Il pericolo per il Capodanno di quest’anno si chiama menu. E’ tradizione infatti che si consumi molto pesce, ma secondo le associazioni ambientaliste, coalizzate sotto la sigla di Ocean2012, molti dei pesci che finiranno nei nostri piatti sono in pericolo di estinzione. Lo rivela il rapporto Last Christmas, il quale si è preoccupato non solo di indicare quali pesci evitare, ma anche di consigliare quali sono gli altri animali che possono essere consumati in loro sostituzione, senza far perdere nulla al menu dell’ultimo dell’anno, o a quello del pranzo del giorno dopo. Vediamo quali sono.
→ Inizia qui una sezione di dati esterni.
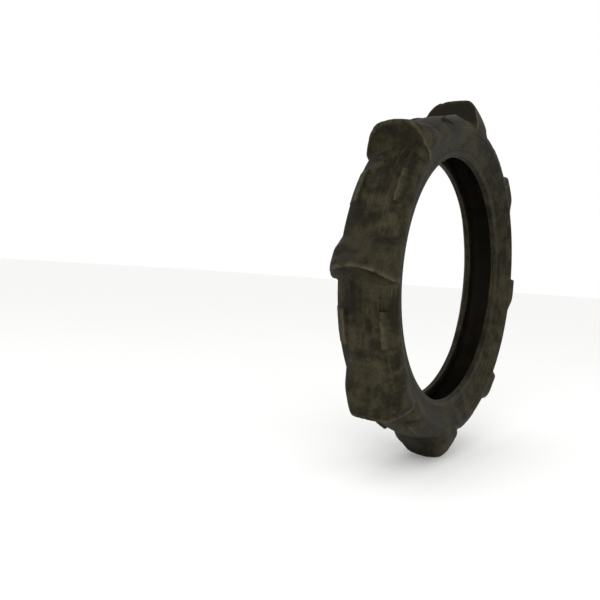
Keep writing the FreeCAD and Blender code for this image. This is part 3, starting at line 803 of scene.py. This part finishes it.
def scoop_drop(along, out):
    """How far the scoop's face lies ahead of the lip, at a point on it."""
    p = paddle_sizes()
    square = (along / p.scoop_width) ** 2 + ((p.lip_radius - out) / p.scoop_height) ** 2
    drop = p.scoop_depth * (1 - math.sqrt(max(0.0, 1 - min(square, 1.0))))
    return p.lead * math.tanh(LEAD_EASE * drop / p.lead)


def paddle_columns():
    """Pairs of matching points across the tire: on the skin and on the paddle's full outline."""
    full = spline_points(LIP_KNOTS, ACROSS)
    skin = list(reversed(skin_half()))
    foot = LIP_KNOTS[-1]
    low_skin = [i for i, point in enumerate(skin) if point[1] < FOOT_BELOW]
    stop = min(low_skin, key=lambda i: math.dist(skin[i], foot))
    base = even_points(skin[:stop + 1], ACROSS)
    columns = []
    for index, (low, high) in enumerate(zip(base, full)):
        share = smooth_step(0.8, 1.0, index / ACROSS)
        columns.append((low, tuple(h + (l - h) * share for l, h in zip(low, high))))
    return [((-a[0], a[1]), (-b[0], b[1])) for a, b in reversed(columns[1:])] + columns


def column_profile(low, high):
    """(place along the tread, share of full height, wear) in one column, from toe to ramp end."""
    p = paddle_sizes()
    height = max(math.dist(low, high), 1e-4)
    corner = min(0.3, p.lip_round / height)
    wing = smooth_step(0.030, 0.058, abs(high[0]))
    fillet = min(0.5, p.toe_fillet / height)

    def face(share):
        along = low[0] + (high[0] - low[0]) * share
        out = low[1] + (high[1] - low[1]) * share
        spread = p.toe_fillet * min(1.0, height / FULL_FILLET)
        return -scoop_drop(along, out) - spread * max(0.0, 1 - share / fillet) ** 2.2

    top = rise_at(face(0.95), wing)
    points = [(face(share), share, 0.0) for share in [fillet * k / 9 for k in range(10)]]
    last = top - corner
    steps = 12
    for k in range(1, steps + 1):
        share = fillet + (last - fillet) * k / steps
        points.append((face(share), share, smooth_step(0.7, 1.0, k / steps)))
    start = face(last)
    crest = start + p.lip_round
    for k in range(1, 6):
        share = k / 6
        bend = 2 * share * (1 - share) * (face(top) - start) * 0.5
        place = start + (crest - start) * share ** 2 + bend
        rise = last + (rise_at(crest, wing) - last) * (2 * share - share ** 2)
        points.append((place, rise, 1.0))
    steps = 34
    for k in range(steps + 1):
        place = crest + (p.ramp_length - crest) * k / steps
        wear = smooth_step(0.007, 0.0, place - crest) * 0.9
        points.append((place, rise_at(place, wing), wear))
    return points


def paddle_grid(seed):
    """Grids of one paddle at the +X position: its surface, its underside, edge wear that is partly a
    painted highlight, and painted shade over the scoop's hollow.
    """
    columns = paddle_columns()
    count = len(column_profile(*columns[0]))
    rows, under, wear, shade = ([[] for _ in range(count)] for _ in range(4))
    for index, (low, high) in enumerate(columns):
        side = abs(index - ACROSS) / ACROSS
        for row, (place, share, rub) in enumerate(column_profile(low, high)):
            skin_out = math.sqrt(low[1] ** 2 - place ** 2)
            skin = Vector((skin_out, low[0], place))
            full = Vector((high[1], high[0], place))
            point = skin + (full - skin) * share
            inward = Vector((-skin_out, -low[0] * 1.2, -place)).normalized()
            sink = EDGE_SINK * smooth_step(0.03, 0.0, share)
            sink += EDGE_SINK * smooth_step(0.96, 1.0, side)
            chip = noise.noise(point * 160 + Vector((seed * 7.3, 0, 0)))
            nick = max(0.0, noise.noise(point * 75 + Vector((0, seed * 5.1, 0))) - 0.25)
            swell = noise.noise(point * 38 + Vector((0, 0, seed * 3.7)))
            loss = rub * (CHIP * chip + NICK * nick)
            loss += SWELL * swell * share
            rows[row].append(tuple(point + inward * (sink + max(loss, -MOST_GAIN))))
            under[row].append(tuple(skin + inward * PADDLE_SINK))
            wear[row].append(min(1.0, rub))
            # painted shade over the hollow face in front of the lip, strongest in the middle of the
            # paddle
            dark = smooth_step(0.003, -0.002, place) * smooth_step(1.0, 0.9, share)
            shade[row].append(dark * smooth_step(1.0, 0.6, side))
    return rows, under, wear, shade


def turned_points(points, angle):
    """Points turned about the axle, +X towards +Z."""
    cosine, sine = math.cos(angle), math.sin(angle)
    return [(x * cosine - z * sine, y, x * sine + z * cosine) for x, y, z in points]


def make_paddles():
    """Every paddle, each with its own wear and its own strength of painted shade in the scoop."""
    p = paddle_sizes()
    for index in range(p.count):
        rows, under, wear, shade = paddle_grid(index + 1)
        vertices, faces = sheet_block(rows, under)
        angle = p.clock + 2 * math.pi * index / p.count
        # strength of the painted shade in this scoop's hollow
        depth = SCOOP_PAINTED_SHADE[index % len(SCOOP_PAINTED_SHADE)]
        blank = [0.0] * (len(vertices) // 2)
        marks = {"wear": [value for row in wear for value in row] + blank,
                 "shade": [value * depth for row in shade for value in row] + blank}
        new_piece(f"scoop_paddle_{index + 1}", turned_points(vertices, angle), faces, paddle_rubber(),
                  [f"paddle_{index + 1}"], marks)


# ---------------------------------------------------------------- shoulder ribs
def rib_height_at(reach, length):
    """Height of a rib across its width: a sharp step at the crown edge, fading to the shoulder."""
    p = paddle_sizes()
    step = smooth_step(-0.0002, 0.0022, reach)
    fade = max(0.0, 1 - reach / length) ** 0.85
    return p.rib_height * step * fade * smooth_step(length, length * 0.8, reach)


RIB_FOOT = 0.006            # height of a rib's lower end above the widest point
RIB_SETTLE = 0.0004         # how far a rib's edges dip into the shoulder
RIB_UNEVEN = 0.0005         # unevenness of a rib's top
RIB_SINK = 0.002            # how deep a rib's underside lies in the shoulder


def make_rib(side, angle, seed):
    """One rib: its vertices, its faces and the wear of each vertex."""
    p = paddle_sizes()
    lowest = sizes().wide_radius + RIB_FOOT
    skin = [point for point in reversed(skin_half()) if point[1] > lowest]
    first = next(i for i, point in enumerate(skin) if point[0] > p.rib_start)
    band = even_points([(p.rib_start, skin[first][1] + 0.0002)] + skin[first:], 26)
    reach = [0.0]
    for here, there in zip(band, band[1:]):
        reach.append(reach[-1] + math.dist(here, there))
    rows, under, wear = [], [], []
    steps = 64
    for step in range(steps + 1):
        share = step / steps
        turn = (share - 0.5) * p.rib_turn
        ends = smooth_step(0.0, 0.06, share) * smooth_step(1.0, 0.94, share)
        rows.append([])
        under.append([])
        wear.append([])
        for index, (along, out) in enumerate(band):
            way = direction_at(band, index)
            normal = Vector((-way.y, way.x)) if way.x > 0 else Vector((way.y, -way.x))
            normal = normal if normal.y > 0 else -normal
            tall = rib_height_at(reach[index], reach[-1]) * ends
            uneven = noise.noise(Vector((turn * 30 + seed, index * 0.3, side)))
            tall -= RIB_SETTLE + RIB_UNEVEN * uneven
            for grid, lift in ((rows, tall), (under, -RIB_SINK)):
                place = (along + normal.x * lift, out + normal.y * lift)
                grid[-1].append((place[1] * math.cos(angle + turn), side * place[0],
                                 place[1] * math.sin(angle + turn)))
            wear[-1].append(smooth_step(0.5, 0.95, tall / p.rib_height))
    vertices, faces = sheet_block(rows, under)
    values = [value for row in wear for value in row]
    return vertices, faces, values + [0.0] * len(values)


def make_ribs():
    """Eight ribs on each shoulder, joined as one piece to a side."""
    p = paddle_sizes()
    for name, side in (("left", 1), ("right", -1)):
        vertices, faces, wear = [], [], []
        for index in range(p.count):
            angle = p.clock + 2 * math.pi * (index + 0.5) / p.count + p.rib_shift
            more, more_faces, values = make_rib(side, angle, index * 3.1 + side)
            base = len(vertices)
            vertices += more
            faces += [tuple(base + corner for corner in face) for face in more_faces]
            wear += values
        new_piece(f"rib_row_{name}", vertices, faces, rib_rubber(), [f"shoulder_ribs_{name}"],
                  {"wear": wear})


# ---------------------------------------------------------------- stage
FLOOR_GAP = 0.0005          # gap between the lowest lip and the floor
FLOOR_HALF = 30.0
# name, place, width, power
LAMPS = (
    ("key", (2.3, 0.6, 1.2), 1.2, 20.0),
    ("side", (0.9, 2.6, 0.3), 1.2, 22.0),
    ("low", (2.2, 0.35, 0.0), 0.66, 12.0),
)
CAMERA_LENS = 37.8
CAMERA_PLACE = (1.2124, 0.5047, -0.0016)
CAMERA_PITCH, CAMERA_HEADING, CAMERA_ROLL = 87.367, 124.87, 3.772   # degrees


def make_stage():
    """Pale seamless floor, soft lights and the camera."""
    scene = bpy.context.scene
    c = colours()
    low = -paddle_sizes().lip_radius - FLOOR_GAP
    half = FLOOR_HALF
    corners = [(-half, -half, low), (half, -half, low), (half, half, low), (-half, half, low)]
    mesh = bpy.data.meshes.new("floor")
    mesh.from_pydata(corners, [], [(0, 1, 2, 3)])
    floor = bpy.data.objects.new("floor", mesh)
    scene.collection.objects.link(floor)
    material, nodes, shader = new_material("studio_floor")
    place = nodes.add("ShaderNodeTexCoord").outputs["Object"]
    faint = nodes.noise(place, 3.0, 3.0)
    tone = nodes.mix(faint, scaled(c.floor, 0.985), c.floor)
    nodes.link(tone, shader.inputs["Base Color"])
    shader.inputs["Roughness"].default_value = 0.9
    mesh.materials.append(material)

    world = bpy.data.worlds.new("studio")
    scene.world = world
    scene.view_settings.view_transform = "Standard"
    world.use_nodes = True
    background = world.node_tree.nodes["Background"]
    background.inputs["Color"].default_value = (1.0, 1.0, 1.0, 1.0)
    background.inputs["Strength"].default_value = 1.0

    for name, place, width, power in LAMPS:
        light = bpy.data.lights.new(name, "AREA")
        light.energy = power
        light.size = width
        lamp = bpy.data.objects.new(name, light)
        lamp.location = place
        lamp.rotation_euler = (-Vector(place)).to_track_quat("-Z", "Y").to_euler()
        scene.collection.objects.link(lamp)

    camera = bpy.data.objects.new("camera", bpy.data.cameras.new("camera"))
    camera.data.lens = CAMERA_LENS
    camera.data.sensor_width = 36.0
    camera.data.clip_start = 0.05
    heading = Euler((math.radians(CAMERA_PITCH), 0.0, math.radians(CAMERA_HEADING))).to_matrix()
    roll = Matrix.Rotation(math.radians(CAMERA_ROLL), 3, "Z")
    camera.matrix_world = Matrix.Translation(CAMERA_PLACE) @ (heading @ roll).to_4x4()
    scene.collection.objects.link(camera)
    scene.camera = camera


# ---------------------------------------------------------------- operators and panel
class TIRE_OT_tread(Operator):
    """Build the smooth outer tread"""
    bl_idname = "tire.tread"
    bl_label = "Tread"

    def execute(self, context):
        make_tread()
        return {"FINISHED"}


class TIRE_OT_sidewalls(Operator):
    """Build both sidewalls with their fine rings"""
    bl_idname = "tire.sidewalls"
    bl_label = "Sidewalls"

    def execute(self, context):
        make_sidewalls()
        return {"FINISHED"}


class TIRE_OT_chafers(Operator):
    """Build the bead feet that sit on the rim"""
    bl_idname = "tire.chafers"
    bl_label = "Bead feet"

    def execute(self, context):
        make_chafers()
        return {"FINISHED"}


class TIRE_OT_liner(Operator):
    """Build the inner liner"""
    bl_idname = "tire.liner"
    bl_label = "Inner liner"

    def execute(self, context):
        make_liner()
        return {"FINISHED"}


class TIRE_OT_paddles(Operator):
    """Build the scooped paddles"""
    bl_idname = "tire.paddles"
    bl_label = "Paddles"

    def execute(self, context):
        make_paddles()
        return {"FINISHED"}


class TIRE_OT_ribs(Operator):
    """Build the short ribs on both shoulders"""
    bl_idname = "tire.ribs"
    bl_label = "Shoulder ribs"

    def execute(self, context):
        make_ribs()
        return {"FINISHED"}


class TIRE_OT_inner(Operator):
    """Give the sealed inner pieces their finishes"""
    bl_idname = "tire.inner"
    bl_label = "Inner pieces"

    def execute(self, context):
        dress_inner_nodes()
        return {"FINISHED"}


class TIRE_OT_stage(Operator):
    """Set up the floor, lights and camera"""
    bl_idname = "tire.stage"
    bl_label = "Stage"

    def execute(self, context):
        make_stage()
        return {"FINISHED"}


OPERATORS = (TIRE_OT_tread, TIRE_OT_sidewalls, TIRE_OT_chafers, TIRE_OT_liner, TIRE_OT_paddles,
             TIRE_OT_ribs, TIRE_OT_inner, TIRE_OT_stage)


class TIRE_PT_panel(Panel):
    """Sizes, colours and pieces of the tire"""
    bl_label = "Sand Paddle Tire"
    bl_space_type = "VIEW_3D"
    bl_region_type = "UI"
    bl_category = "Tire"

    def draw(self, context):
        layout = self.layout
        for group in (sizes(), paddle_sizes(), colours()):
            box = layout.box()
            for name in group.__annotations__:
                box.prop(group, name)
        for operator in OPERATORS:
            layout.operator(operator.bl_idname)


CLASSES = (TireSizes, PaddleSizes, TireColours) + OPERATORS + (TIRE_PT_panel,)


def register():
    for item in CLASSES:
        bpy.utils.register_class(item)
    bpy.types.Scene.tire_sizes = PointerProperty(type=TireSizes)
    bpy.types.Scene.tire_paddles = PointerProperty(type=PaddleSizes)
    bpy.types.Scene.tire_colours = PointerProperty(type=TireColours)


def unregister():
    del bpy.types.Scene.tire_colours
    del bpy.types.Scene.tire_paddles
    del bpy.types.Scene.tire_sizes
    for item in reversed(CLASSES):
        bpy.utils.unregister_class(item)


def main():
    register()
    bpy.ops.tire.tread()
    bpy.ops.tire.sidewalls()
    bpy.ops.tire.chafers()
    bpy.ops.tire.liner()
    bpy.ops.tire.paddles()
    bpy.ops.tire.ribs()
    bpy.ops.tire.inner()
    bpy.ops.tire.stage()


if __name__ == "__main__":
    main()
A seconda della tradizione della propria famiglia, si possono trovare grandi varietà di pesce come lo storione atlantico, il salmone selvaggio, i gamberoni tropicali o gli immancabili anguilla e baccalà (conosciuto con il nome scientifico di merluzzo atlantico). Tutti pesci da evitare. Secondo quanto si legge sul rapporto, meglio sostituire tutte queste specie con triglie, saraghi, sardine, sgombri, seppie, ricciole e alici. Il motivo sta da ricercare non solo nel fatto che queste non sono a rischio estinzione, ma anche perché sono pesci “stagionali”, quindi non si fa violenza sulla natura pescandoli in questo periodo. Ultimamente c’è sempre più la moda di importare le pinne di squalo. Sappiate che questa è una pratica brutale perché condanna a morte animali in via di estinzione che vengono pescati per staccargli le pinne e vengono ributtati in mare ancora vivi. Peggio di un film horror.
Se poi ve la sentite di approfondire questa ricerca al pesce sostenibile potete anche valutare la taglia del pesce, evitando quelli troppo piccoli, e chiedere a chi ve lo vende il metodo di pesca, scegliendo quelli più sostenibili e con un minor impatto ambientale. Ad esempio evitare quelli pescati a strascico, meglio invece i pesci d’allevamento, sempre però fatto seguendo le regole. Questa iniziativa si è resa necessaria dopo la rilevazione dei dati sulla pesca europea. Pare infatti che gli stock ittici nel Vecchio Continente siano calati dell’88% ed oltre un terzo delle aree marine sia sovrasfruttata. Tutte pratiche che, se continuassero ancora a lungo, rischierebbero di far diventare i nostri mari delle lande disabitate.